● WRITTEN INSTRUCTION: In the entries that follow, how many lines hold the string "where"? Give only that number.
>> START SOURCE MATERIAL
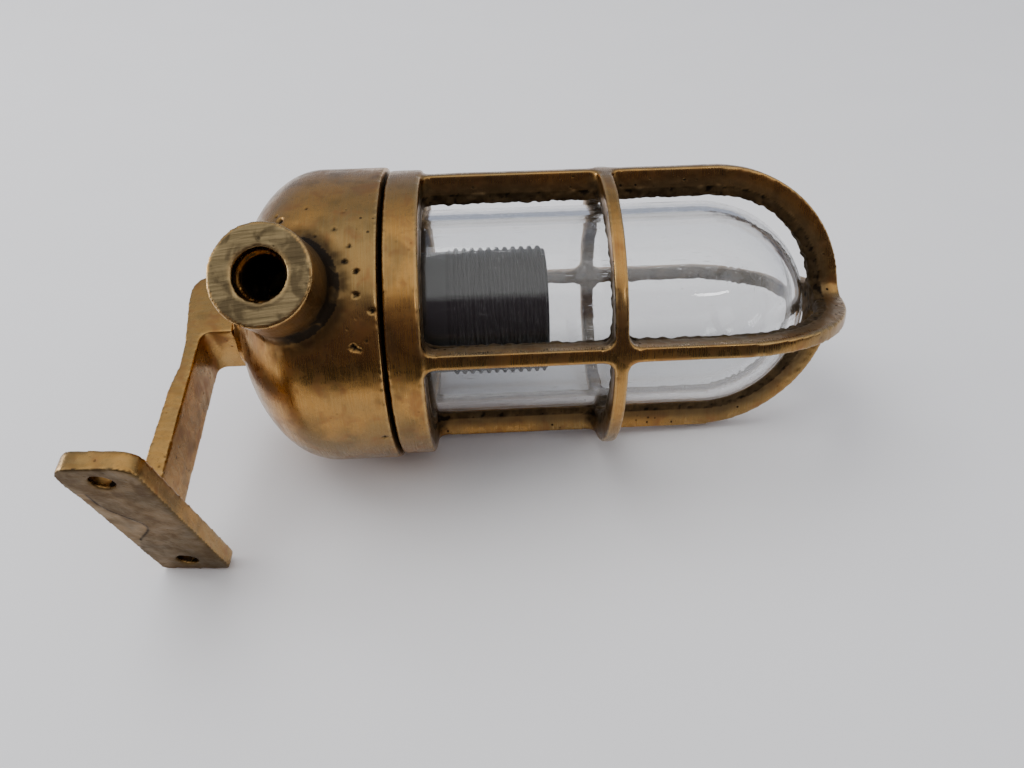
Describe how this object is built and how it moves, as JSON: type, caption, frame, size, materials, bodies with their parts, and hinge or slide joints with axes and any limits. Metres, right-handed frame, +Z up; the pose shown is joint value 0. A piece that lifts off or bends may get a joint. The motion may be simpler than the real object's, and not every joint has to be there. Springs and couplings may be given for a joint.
{
  "type": "ship lantern",
  "caption": "Guarded brass ship's lantern with a clear well glass, a screw lampholder, a cable boss and an arm with a wall plate.",
  "frame": {"origin": "on the surface that the lantern lies on, under the middle of its box", "axes": "+X runs along the lantern towards the tip of its cage, -Y is the side of the wall plate, +Z is up as it lies at rest"},
  "size_m": [0.2133, 0.119, 0.098],
  "materials": {
    "canopy_brass": "aged cast brass, rubbed satin",
    "bracket_brass": "aged cast brass, rubbed satin",
    "cage_brass": "aged cast brass, polished outside and dark inside",
    "globe_glass": "clear pressed glass with light scratches",
    "gasket_rubber": "matt",
    "holder_bakelite": "black moulded phenolic",
    "insert_porcelain": "unglazed porcelain",
    "contact_brass": "bright drawn brass",
    "plated_steel": "dull zinc plate"
  },
  "bodies": {
    "canopy": {"bracket_nut": "contact_brass", "bracket_seal": "gasket_rubber", "bracket_washer": "contact_brass", "canopy": "canopy_brass", "canopy_gasket": "gasket_rubber", "centre_contact": "contact_brass", "earth_screw": "contact_brass", "earth_washer": "contact_brass", "holder_cap": "holder_bakelite", "holder_insert": "insert_porcelain", "holder_skirt": "holder_bakelite", "mounting_strap": "plated_steel", "nipple": "plated_steel", "nipple_locknut": "plated_steel", "screw_shell": "contact_brass", "side_contact": "contact_brass", "strap_screws": "plated_steel", "strap_washers": "plated_steel", "terminal_blocks": "contact_brass", "terminal_screws": "plated_steel", "wall_bracket": "bracket_brass"},
    "globe": {"glass_globe": "globe_glass", "cage_gasket": "gasket_rubber"},
    "cage": {"cage": "cage_brass"}
  },
  "joints": [
    {"name": "globe_slide", "type": "slide", "parent": "canopy", "child": "globe", "axis": [0.9995, 0, -0.0304], "range_m": [0, 0.0069]},
    {"name": "cage_unscrew", "type": "hinge", "parent": "globe", "child": "cage", "pos_m": [-0.03134, 0.01519, 0.04448], "axis": [0.9995, 0, -0.0304], "range_deg": [0, 832]}
  ],
  "couplings": [
    {"joint": "cage_unscrew", "follows": "globe_slide", "rad_per_m": 2094.4}
  ]
}
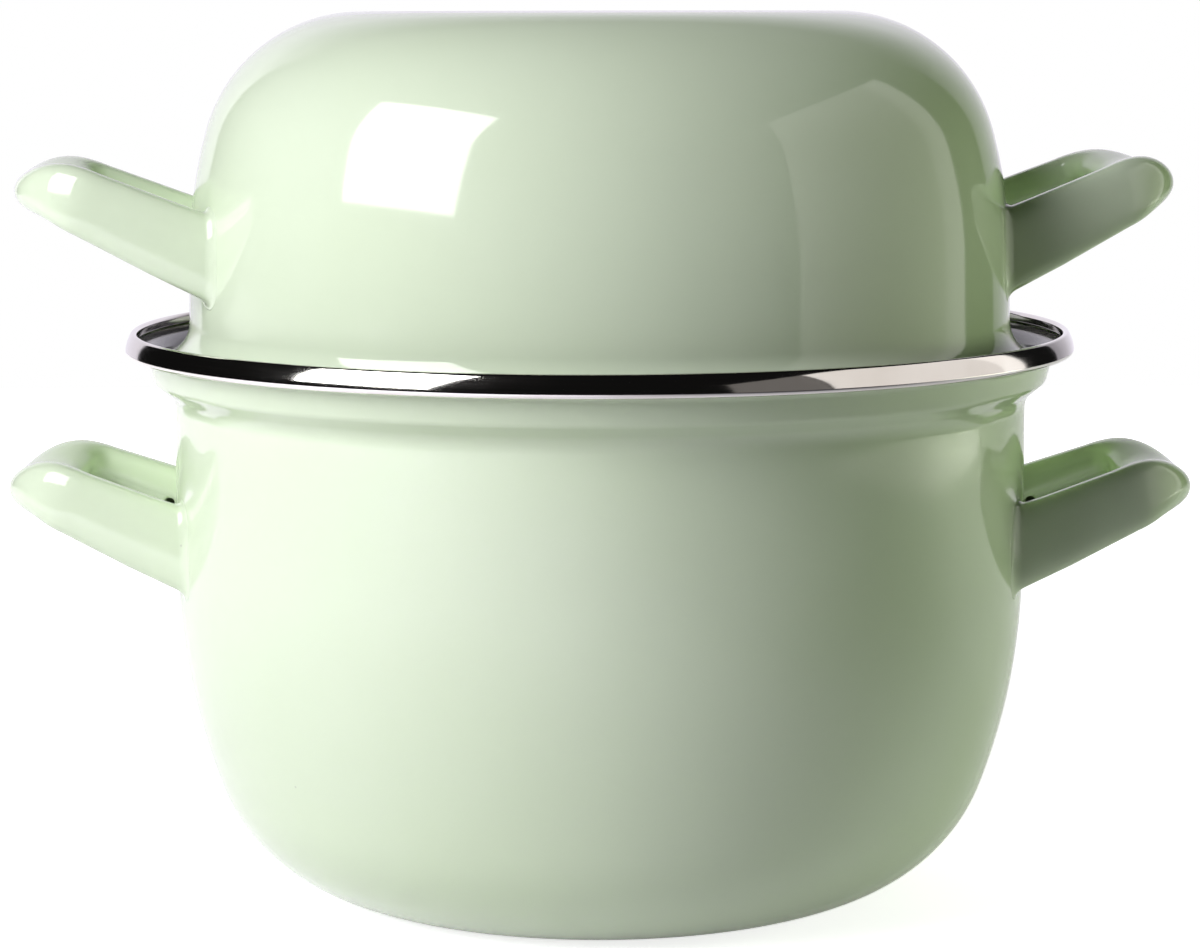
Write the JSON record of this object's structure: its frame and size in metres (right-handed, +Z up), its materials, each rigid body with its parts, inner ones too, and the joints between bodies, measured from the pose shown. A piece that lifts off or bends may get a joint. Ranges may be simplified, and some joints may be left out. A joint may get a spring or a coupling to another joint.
{
  "type": "mussel pot",
  "caption": "Deep enamelled steel pot with strap handles and a polished rim, and a domed deep lid with handles that lifts off and serves as a bowl turned over.",
  "frame": {"origin": "centre of the base's underside, on the pot's axis", "axes": "+Z up along the pot's axis, X through the two handles of the pot"},
  "size_m": [0.3072, 0.245, 0.2283],
  "materials": {
    "green_enamel": "pastel green vitreous enamel, gloss",
    "polished_steel": "polished stainless steel"
  },
  "bodies": {
    "pot": {"pot_shell": "green_enamel", "rim_ring": "polished_steel", "pot_handle_right": "green_enamel", "pot_handle_left": "green_enamel"},
    "lid": {"lid_shell": "green_enamel", "lid_handle_right": "green_enamel", "lid_handle_left": "green_enamel"}
  },
  "joints": [
    {"name": "lid_lift", "type": "slide", "parent": "pot", "child": "lid", "axis": [0, 0, 1], "range_m": [0, 0.12]}
  ]
}
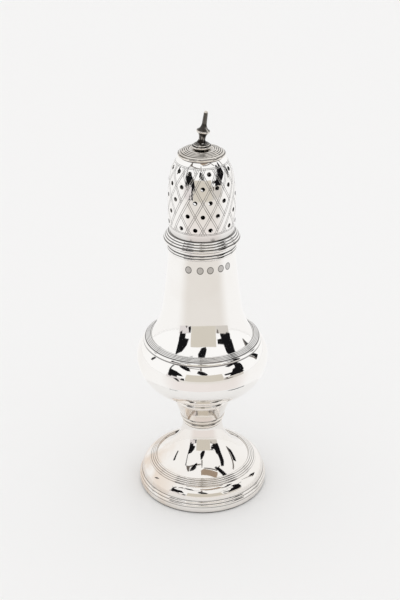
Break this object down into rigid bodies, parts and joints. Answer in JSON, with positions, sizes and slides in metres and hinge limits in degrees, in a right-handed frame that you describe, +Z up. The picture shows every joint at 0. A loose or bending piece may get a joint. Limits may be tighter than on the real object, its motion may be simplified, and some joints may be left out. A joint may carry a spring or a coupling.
{
  "type": "sugar caster",
  "caption": "Silver baluster caster on a stepped round foot, with a pierced and engraved domed cover that lifts off and a turned finial.",
  "frame": {"origin": "centre of the foot on the table plane", "axes": "+Z up along the turning axis, -Y towards the viewer of the picture, +X to the viewer's right"},
  "size_m": [0.0492, 0.0492, 0.1503],
  "materials": {
    "silver": "bright polished silver, lightly tarnished in the recesses"
  },
  "bodies": {
    "vessel": {"foot_rim_wire": "silver", "foot_shell": "silver", "foot_reeded_wire": "silver", "stem_collar": "silver", "knop": "silver", "knop_collar": "silver", "bowl": "silver", "neck": "silver", "girdle_wire": "silver", "mouth_wire": "silver"},
    "cover": {"cover_sleeve": "silver", "cover_rim_wire": "silver", "cover_dome": "silver", "cover_cap": "silver", "finial_collar": "silver", "finial": "silver"}
  },
  "joints": [
    {"name": "cover_lift", "type": "slide", "parent": "vessel", "child": "cover", "axis": [0, 0, 1], "range_m": [0, 0.03]}
  ]
}
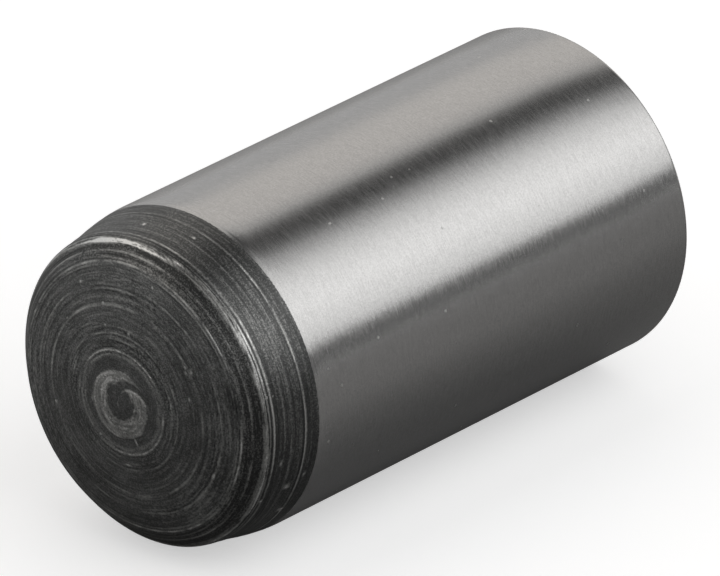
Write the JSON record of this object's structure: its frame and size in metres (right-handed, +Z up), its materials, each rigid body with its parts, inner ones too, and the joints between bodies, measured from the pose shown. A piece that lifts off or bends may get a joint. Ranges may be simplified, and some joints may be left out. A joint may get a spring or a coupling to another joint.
{
  "type": "dowel pin",
  "caption": "Hardened steel dowel pin with a ground shank, a tapered blackened lead-in end and low crowned faces, pressed into bores to line up two parts.",
  "frame": {"origin": "on the pin's axis, halfway between the tips of its two crowned ends", "axes": "+X along the pin's axis towards the tapered lead-in end, +Z up with the pin lying level"},
  "size_m": [0.02, 0.01, 0.01],
  "materials": {
    "pin_steel": "ground bright shank with fine grinding lines round it, black heat-treatment scale on both ends"
  },
  "bodies": {
    "root": {"dowel_pin": "pin_steel"}
  },
  "joints": []
}
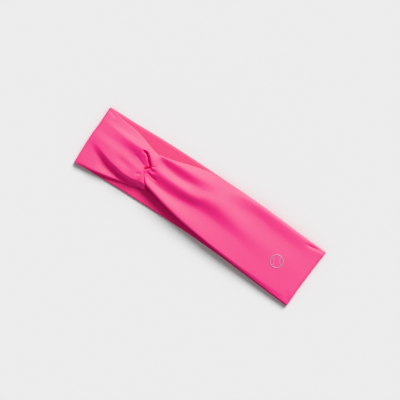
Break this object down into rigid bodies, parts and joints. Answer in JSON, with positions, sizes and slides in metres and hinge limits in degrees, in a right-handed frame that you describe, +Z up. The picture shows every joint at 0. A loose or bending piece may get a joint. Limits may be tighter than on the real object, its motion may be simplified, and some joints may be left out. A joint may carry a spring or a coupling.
{
  "type": "sports headband",
  "caption": "Flat-lying stretch sports headband: two soft fabric strips hooked through each other in a front knot and sewn into a loop at the back.",
  "frame": {"origin": "under the middle of the band, on the surface that it lies on", "axes": "+X along the band towards the printed mark, +Y across it, +Z up out of the flat band"},
  "size_m": [0.235, 0.0632, 0.0122],
  "materials": {
    "knit_outer": "smooth matte stretch knit, bright pink",
    "knit_inner": "wrong side of the same knit",
    "thread": "polyester thread, dyed to match",
    "print": "silver-grey heat transfer"
  },
  "bodies": {
    "root": {"left_outer_panel": "knit_outer", "right_outer_panel": "knit_outer", "left_inner_panel": "knit_inner", "right_inner_panel": "knit_inner", "left_edge_seams": "thread", "right_edge_seams": "thread", "back_seam": "thread", "left_tack": "thread", "right_tack": "thread", "ball_mark": "print"}
  },
  "joints": []
}
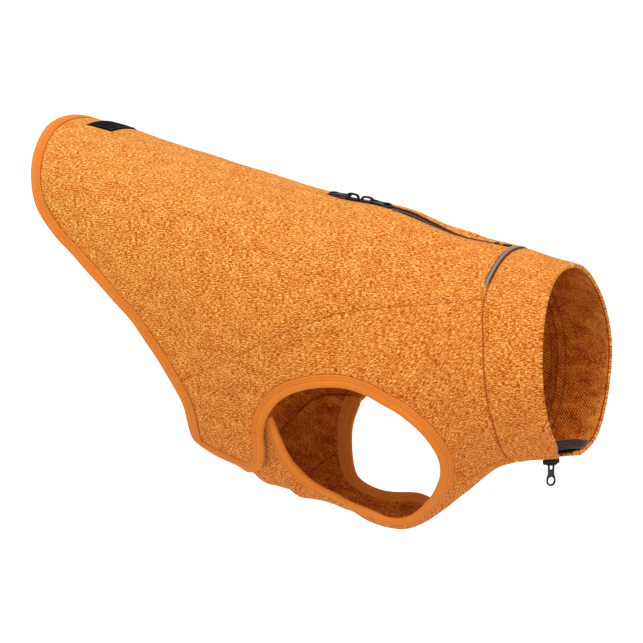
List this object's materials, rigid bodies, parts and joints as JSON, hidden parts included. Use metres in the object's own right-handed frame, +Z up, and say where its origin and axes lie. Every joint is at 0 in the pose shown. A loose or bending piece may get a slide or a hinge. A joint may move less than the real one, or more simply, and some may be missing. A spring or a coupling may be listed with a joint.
{
  "type": "dog sweater",
  "caption": "Pull-on dog sweater in heather knit fleece with bound hem and armholes, a zipped leash slot on the back and a zip at the throat.",
  "frame": {"origin": "on the inner face of the back, on its middle line, where the wearer's back carries the garment", "axes": "+X towards the neck opening, +Y the dog's left, +Z up"},
  "size_m": [0.4687, 0.18, 0.3179],
  "materials": {
    "heather": "brushed heather knit fleece",
    "binding": "smooth stretch binding with parallel stitching",
    "piping": "grey reflective piping with a soft sheen",
    "label": "bare black woven label",
    "zip_tape": "black woven zip tape with nylon coil",
    "zip_metal": "dark satin enamel"
  },
  "bodies": {
    "garment": {"back_panel": "heather", "side_panel_right": "heather", "side_panel_left": "heather", "belly_panel": "heather", "collar": "heather", "hem_binding": "binding", "armhole_binding_right": "binding", "armhole_binding_left": "binding", "collar_piping": "piping", "label": "label", "leash_zip": "zip_tape", "chest_zip": "zip_tape", "leash_slider_rear": "zip_metal", "leash_slider_front": "zip_metal", "chest_slider": "zip_metal"},
    "leash_tab_rear": {"leash_pull_rear": "zip_metal"},
    "leash_tab_front": {"leash_pull_front": "zip_metal"},
    "chest_tab": {"chest_pull": "zip_metal"}
  },
  "joints": [
    {"name": "leash_tab_rear_hinge", "type": "hinge", "parent": "garment", "child": "leash_tab_rear", "pos_m": [0.08092, 0, -0.01024], "axis": [0, 1, 0], "range_deg": [0, 110]},
    {"name": "leash_tab_front_hinge", "type": "hinge", "parent": "garment", "child": "leash_tab_front", "pos_m": [0.09991, 0, -0.01301], "axis": [0, -1, 0], "range_deg": [0, 110]},
    {"name": "chest_tab_hinge", "type": "hinge", "parent": "garment", "child": "chest_tab", "pos_m": [0.25799, 0, -0.20599], "axis": [0, 1, 0], "range_deg": [-75, 75]}
  ]
}
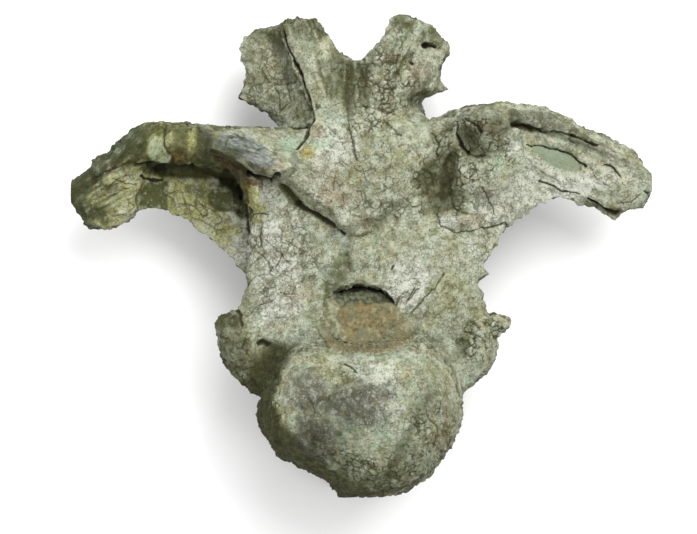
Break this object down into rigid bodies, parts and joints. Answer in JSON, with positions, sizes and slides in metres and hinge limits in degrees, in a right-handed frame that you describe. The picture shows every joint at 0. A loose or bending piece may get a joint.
>> END SOURCE MATERIAL
● COMPLETE RESPONSE: 2